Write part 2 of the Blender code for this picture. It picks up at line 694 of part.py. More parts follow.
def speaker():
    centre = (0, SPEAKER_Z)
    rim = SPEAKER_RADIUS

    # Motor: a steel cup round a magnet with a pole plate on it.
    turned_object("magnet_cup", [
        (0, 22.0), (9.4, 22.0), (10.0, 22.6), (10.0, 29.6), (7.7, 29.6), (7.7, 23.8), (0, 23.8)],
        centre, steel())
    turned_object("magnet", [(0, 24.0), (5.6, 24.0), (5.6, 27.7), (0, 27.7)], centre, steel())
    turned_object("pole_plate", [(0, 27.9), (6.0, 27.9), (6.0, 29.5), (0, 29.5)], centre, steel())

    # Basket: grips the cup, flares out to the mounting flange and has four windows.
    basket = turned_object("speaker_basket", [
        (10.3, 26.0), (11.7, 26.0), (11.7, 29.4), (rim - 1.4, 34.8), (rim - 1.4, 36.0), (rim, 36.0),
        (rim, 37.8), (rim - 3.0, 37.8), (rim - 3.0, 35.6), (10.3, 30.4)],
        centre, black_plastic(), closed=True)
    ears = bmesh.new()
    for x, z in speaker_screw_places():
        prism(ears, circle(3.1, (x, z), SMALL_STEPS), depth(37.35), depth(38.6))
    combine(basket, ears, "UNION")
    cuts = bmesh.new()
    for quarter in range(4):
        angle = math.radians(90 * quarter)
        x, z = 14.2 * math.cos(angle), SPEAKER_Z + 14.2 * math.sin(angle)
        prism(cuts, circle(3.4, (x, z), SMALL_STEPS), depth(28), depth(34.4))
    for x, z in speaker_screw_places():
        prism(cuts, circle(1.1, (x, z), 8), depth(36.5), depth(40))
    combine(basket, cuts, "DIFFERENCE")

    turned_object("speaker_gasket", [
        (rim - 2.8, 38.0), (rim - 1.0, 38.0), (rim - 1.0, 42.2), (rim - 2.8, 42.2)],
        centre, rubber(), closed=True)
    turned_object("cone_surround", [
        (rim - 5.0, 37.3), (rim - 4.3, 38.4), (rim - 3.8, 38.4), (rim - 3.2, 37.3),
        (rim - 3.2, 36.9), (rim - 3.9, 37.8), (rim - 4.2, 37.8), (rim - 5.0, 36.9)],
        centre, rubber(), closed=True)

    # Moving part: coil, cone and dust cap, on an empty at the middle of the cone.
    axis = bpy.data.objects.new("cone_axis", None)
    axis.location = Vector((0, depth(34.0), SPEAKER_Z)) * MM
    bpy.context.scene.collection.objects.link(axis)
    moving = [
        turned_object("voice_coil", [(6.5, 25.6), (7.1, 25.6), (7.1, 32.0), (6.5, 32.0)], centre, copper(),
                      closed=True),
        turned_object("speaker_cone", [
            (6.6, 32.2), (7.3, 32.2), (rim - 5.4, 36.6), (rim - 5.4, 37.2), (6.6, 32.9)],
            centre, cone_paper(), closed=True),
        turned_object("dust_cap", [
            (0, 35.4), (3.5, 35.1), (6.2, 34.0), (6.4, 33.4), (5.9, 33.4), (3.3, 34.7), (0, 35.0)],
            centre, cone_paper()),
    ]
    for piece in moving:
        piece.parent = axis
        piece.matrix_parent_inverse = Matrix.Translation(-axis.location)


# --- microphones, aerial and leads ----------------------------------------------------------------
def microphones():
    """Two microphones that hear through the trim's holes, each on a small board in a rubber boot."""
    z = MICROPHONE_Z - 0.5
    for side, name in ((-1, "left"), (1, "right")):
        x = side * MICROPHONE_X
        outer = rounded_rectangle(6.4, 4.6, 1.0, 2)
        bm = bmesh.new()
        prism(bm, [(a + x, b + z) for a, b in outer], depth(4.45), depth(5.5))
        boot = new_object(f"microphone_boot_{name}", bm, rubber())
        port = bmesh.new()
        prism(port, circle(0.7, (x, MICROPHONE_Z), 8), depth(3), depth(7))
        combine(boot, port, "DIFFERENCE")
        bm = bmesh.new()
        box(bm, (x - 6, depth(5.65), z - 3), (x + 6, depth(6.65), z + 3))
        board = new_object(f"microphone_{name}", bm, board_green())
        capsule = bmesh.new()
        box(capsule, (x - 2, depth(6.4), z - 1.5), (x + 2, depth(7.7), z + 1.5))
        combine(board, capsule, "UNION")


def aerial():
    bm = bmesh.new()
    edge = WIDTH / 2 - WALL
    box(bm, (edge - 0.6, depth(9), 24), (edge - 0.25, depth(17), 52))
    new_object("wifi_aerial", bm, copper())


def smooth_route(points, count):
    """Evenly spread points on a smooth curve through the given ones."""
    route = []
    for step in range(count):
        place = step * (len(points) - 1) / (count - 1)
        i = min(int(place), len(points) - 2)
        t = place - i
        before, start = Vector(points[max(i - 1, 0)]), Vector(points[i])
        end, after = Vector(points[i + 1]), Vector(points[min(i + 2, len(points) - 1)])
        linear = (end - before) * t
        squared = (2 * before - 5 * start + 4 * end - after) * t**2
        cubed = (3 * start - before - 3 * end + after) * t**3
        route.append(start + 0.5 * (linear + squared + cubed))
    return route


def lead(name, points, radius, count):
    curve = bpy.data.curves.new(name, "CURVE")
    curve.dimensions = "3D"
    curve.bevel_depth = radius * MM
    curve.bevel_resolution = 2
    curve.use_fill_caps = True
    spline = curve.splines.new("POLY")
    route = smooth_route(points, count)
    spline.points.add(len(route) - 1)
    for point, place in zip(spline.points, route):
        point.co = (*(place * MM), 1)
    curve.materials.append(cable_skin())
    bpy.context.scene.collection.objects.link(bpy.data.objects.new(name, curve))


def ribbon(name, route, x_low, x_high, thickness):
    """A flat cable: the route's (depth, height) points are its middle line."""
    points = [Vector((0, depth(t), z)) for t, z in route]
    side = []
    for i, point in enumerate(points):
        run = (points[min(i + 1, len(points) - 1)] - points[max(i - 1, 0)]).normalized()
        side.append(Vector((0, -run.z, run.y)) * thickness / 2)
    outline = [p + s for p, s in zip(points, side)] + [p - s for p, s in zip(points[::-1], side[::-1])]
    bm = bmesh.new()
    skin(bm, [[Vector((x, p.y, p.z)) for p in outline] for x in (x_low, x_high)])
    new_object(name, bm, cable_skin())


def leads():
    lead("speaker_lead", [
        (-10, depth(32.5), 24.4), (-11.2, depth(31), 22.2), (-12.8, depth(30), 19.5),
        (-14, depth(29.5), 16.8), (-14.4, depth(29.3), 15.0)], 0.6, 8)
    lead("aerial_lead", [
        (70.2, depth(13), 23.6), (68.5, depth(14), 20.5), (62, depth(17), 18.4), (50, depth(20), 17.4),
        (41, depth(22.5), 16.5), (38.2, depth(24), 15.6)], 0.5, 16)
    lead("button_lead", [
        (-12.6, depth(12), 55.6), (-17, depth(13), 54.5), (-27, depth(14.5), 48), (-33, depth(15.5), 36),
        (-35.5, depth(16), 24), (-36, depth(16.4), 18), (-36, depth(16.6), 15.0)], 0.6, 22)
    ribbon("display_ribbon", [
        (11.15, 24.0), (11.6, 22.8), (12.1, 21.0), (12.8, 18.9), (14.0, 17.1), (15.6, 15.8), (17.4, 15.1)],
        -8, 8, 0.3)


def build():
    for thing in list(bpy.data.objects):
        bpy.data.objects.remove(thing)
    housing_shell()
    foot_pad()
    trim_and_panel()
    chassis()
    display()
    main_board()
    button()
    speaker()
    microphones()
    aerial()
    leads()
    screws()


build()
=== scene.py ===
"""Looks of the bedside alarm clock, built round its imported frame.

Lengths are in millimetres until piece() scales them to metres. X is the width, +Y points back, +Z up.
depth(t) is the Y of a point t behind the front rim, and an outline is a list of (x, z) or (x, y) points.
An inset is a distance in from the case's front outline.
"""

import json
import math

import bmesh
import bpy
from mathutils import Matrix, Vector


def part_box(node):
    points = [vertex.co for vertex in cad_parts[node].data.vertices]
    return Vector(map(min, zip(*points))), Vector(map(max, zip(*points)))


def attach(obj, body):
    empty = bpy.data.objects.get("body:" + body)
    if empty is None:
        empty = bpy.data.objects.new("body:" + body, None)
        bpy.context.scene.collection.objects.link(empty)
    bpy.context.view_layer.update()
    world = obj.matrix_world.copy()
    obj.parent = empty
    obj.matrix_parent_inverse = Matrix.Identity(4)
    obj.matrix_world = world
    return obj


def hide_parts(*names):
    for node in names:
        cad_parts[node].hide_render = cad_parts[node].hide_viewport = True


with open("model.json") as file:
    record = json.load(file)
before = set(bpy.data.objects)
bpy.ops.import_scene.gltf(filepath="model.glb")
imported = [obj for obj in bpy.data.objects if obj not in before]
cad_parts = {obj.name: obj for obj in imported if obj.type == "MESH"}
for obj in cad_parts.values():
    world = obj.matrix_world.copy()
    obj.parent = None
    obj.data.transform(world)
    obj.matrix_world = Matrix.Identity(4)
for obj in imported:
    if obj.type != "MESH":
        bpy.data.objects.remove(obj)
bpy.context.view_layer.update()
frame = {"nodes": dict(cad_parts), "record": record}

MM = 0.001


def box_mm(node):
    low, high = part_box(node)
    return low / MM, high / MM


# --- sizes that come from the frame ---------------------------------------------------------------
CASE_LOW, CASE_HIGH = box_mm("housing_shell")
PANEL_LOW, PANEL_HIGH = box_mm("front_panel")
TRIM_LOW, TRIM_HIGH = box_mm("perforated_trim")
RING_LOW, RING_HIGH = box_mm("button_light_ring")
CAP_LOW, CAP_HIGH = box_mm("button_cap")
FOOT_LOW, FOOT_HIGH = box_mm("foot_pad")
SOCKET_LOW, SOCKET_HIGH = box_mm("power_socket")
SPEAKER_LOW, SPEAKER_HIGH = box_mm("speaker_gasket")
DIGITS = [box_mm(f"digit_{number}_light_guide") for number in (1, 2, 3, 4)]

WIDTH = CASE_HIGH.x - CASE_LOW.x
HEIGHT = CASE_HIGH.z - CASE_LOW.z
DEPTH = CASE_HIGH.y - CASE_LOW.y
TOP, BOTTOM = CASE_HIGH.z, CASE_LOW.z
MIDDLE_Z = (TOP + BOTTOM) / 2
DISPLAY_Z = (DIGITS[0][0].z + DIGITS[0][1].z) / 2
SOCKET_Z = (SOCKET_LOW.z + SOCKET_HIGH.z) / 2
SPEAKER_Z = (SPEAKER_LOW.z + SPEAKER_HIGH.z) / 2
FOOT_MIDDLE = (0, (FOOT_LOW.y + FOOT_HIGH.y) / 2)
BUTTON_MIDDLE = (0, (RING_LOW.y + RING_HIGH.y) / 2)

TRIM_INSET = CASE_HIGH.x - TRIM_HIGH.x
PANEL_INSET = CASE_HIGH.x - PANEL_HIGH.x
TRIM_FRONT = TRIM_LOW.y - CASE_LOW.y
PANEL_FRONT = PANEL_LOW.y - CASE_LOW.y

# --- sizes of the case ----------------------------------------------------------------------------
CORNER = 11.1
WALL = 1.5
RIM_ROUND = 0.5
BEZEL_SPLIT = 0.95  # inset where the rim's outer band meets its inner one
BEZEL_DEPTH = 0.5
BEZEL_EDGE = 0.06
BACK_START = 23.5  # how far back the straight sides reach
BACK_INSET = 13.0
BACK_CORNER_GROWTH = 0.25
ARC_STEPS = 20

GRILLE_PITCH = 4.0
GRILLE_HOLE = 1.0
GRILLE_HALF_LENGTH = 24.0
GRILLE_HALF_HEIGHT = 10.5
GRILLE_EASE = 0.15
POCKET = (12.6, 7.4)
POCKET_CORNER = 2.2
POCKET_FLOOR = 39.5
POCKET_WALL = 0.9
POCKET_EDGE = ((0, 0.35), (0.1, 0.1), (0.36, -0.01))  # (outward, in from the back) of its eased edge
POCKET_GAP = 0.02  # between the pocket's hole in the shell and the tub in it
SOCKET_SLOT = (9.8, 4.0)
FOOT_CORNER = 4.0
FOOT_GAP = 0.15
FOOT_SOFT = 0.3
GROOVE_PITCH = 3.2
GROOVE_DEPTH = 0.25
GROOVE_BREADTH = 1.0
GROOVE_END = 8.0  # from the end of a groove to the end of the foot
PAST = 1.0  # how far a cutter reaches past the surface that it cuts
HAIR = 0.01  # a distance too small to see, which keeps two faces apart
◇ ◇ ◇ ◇
**Aim of the task**
Return the exact lines from the line with "main_board()" to the line with "obj.parent = empty", inclusive of both, with nothing added.

**Reply**
    main_board()
    button()
    speaker()
    microphones()
    aerial()
    leads()
    screws()


build()
=== scene.py ===
"""Looks of the bedside alarm clock, built round its imported frame.

Lengths are in millimetres until piece() scales them to metres. X is the width, +Y points back, +Z up.
depth(t) is the Y of a point t behind the front rim, and an outline is a list of (x, z) or (x, y) points.
An inset is a distance in from the case's front outline.
"""

import json
import math

import bmesh
import bpy
from mathutils import Matrix, Vector


def part_box(node):
    points = [vertex.co for vertex in cad_parts[node].data.vertices]
    return Vector(map(min, zip(*points))), Vector(map(max, zip(*points)))


def attach(obj, body):
    empty = bpy.data.objects.get("body:" + body)
    if empty is None:
        empty = bpy.data.objects.new("body:" + body, None)
        bpy.context.scene.collection.objects.link(empty)
    bpy.context.view_layer.update()
    world = obj.matrix_world.copy()
    obj.parent = empty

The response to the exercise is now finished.